The Gophers have played steady defense this season, which helped them build a 23-13 lead over the first quarter of the game. They just didn't make enough baskets to take control, though, in a first half marked by their missed jumpers, Indiana's missed layups and even a handful of apparent misses by the officials that had the fans howling about perplexing fouls called on the Gophers.

The Gophers had 13 offensive rebounds and not a single second-chance point.

“We couldn’t grasp that we needed to drive the ball, but a lot of that had to do with their defense as well, so give them credit,” coach Richard Pitino said.

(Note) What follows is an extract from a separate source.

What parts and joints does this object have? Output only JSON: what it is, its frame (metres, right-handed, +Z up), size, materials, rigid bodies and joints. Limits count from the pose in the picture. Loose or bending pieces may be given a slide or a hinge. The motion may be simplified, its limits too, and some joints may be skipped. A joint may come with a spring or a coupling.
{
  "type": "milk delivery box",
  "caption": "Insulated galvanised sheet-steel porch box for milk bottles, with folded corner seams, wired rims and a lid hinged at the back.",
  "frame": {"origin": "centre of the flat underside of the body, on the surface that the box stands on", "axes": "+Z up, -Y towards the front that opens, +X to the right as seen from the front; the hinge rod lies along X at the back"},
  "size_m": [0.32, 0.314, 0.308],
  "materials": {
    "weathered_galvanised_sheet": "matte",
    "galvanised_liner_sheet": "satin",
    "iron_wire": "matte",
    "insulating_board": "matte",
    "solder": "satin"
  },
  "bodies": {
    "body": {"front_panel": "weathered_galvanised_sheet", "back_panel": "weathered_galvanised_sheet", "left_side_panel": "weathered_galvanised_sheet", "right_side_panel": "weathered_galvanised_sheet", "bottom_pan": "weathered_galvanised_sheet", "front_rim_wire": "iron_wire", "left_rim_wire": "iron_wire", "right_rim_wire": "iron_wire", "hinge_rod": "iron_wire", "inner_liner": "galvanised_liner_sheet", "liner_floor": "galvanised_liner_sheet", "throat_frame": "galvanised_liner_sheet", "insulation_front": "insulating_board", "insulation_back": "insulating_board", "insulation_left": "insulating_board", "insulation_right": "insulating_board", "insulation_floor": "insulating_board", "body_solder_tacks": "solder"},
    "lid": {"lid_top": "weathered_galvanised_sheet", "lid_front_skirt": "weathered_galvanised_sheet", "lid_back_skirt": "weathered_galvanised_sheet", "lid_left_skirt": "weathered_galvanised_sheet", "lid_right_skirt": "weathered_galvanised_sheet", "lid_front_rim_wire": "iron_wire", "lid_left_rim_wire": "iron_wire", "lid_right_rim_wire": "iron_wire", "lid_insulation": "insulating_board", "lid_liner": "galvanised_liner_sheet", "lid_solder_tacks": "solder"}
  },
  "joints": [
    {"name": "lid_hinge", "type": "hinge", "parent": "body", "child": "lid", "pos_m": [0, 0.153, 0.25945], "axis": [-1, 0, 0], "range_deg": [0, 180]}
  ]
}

Thompson, who played at Robbinsdale Armstrong High School about 15 miles west of Williams Arena, had a request list for family and friends of about 20 tickets. His brother, True, plays football for the Gophers, as did his father, Darrell, who's the program's all-time leading rusher.

“This game just means a little bit more to me,” Thompson said.

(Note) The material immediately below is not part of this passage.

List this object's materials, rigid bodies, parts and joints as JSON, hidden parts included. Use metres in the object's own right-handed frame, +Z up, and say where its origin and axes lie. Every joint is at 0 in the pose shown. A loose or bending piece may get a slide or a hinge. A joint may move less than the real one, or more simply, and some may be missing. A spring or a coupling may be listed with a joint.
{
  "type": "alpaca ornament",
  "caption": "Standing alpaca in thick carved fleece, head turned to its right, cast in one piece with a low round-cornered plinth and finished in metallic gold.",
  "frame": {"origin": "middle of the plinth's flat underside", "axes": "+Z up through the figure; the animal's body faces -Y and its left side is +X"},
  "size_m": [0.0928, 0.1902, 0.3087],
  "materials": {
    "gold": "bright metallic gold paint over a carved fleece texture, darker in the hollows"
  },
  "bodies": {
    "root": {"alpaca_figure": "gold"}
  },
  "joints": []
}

Indiana: Miller has lamented his team's lack of fight away from the comfort of Assembly Hall, with the six road losses coming by an average margin of 15.5 points, but this was a determined response to the 89-65 clunker of a defeat at Michigan on Sunday.

Minnesota: With capable shooters Kalscheur, Willis and Carr on the perimeter, Pitino and his staff have emphasized a 3-point-heavy strategy this season that has not been paying off. Against an Indiana team that entered the evening with the second-worst 3-point defense in the conference, the Gophers posted their second-worst 3-point percentage (16.0) of the season.

“I’m shocked that Gabe goes 1 for 9, and I thought he had some good looks,” Pitino said.


Indiana: Hosts ninth-ranked Penn State on Sunday afternoon. The Hoosiers lost 64-49 on Jan. 29 to the Nittany Lions on the road in the first matchup.

Minnesota: Plays at last-place Northwestern on Sunday night. The Gophers are 1-8 on the road this season. They beat the Wildcats 77-68 at home on Jan. 5.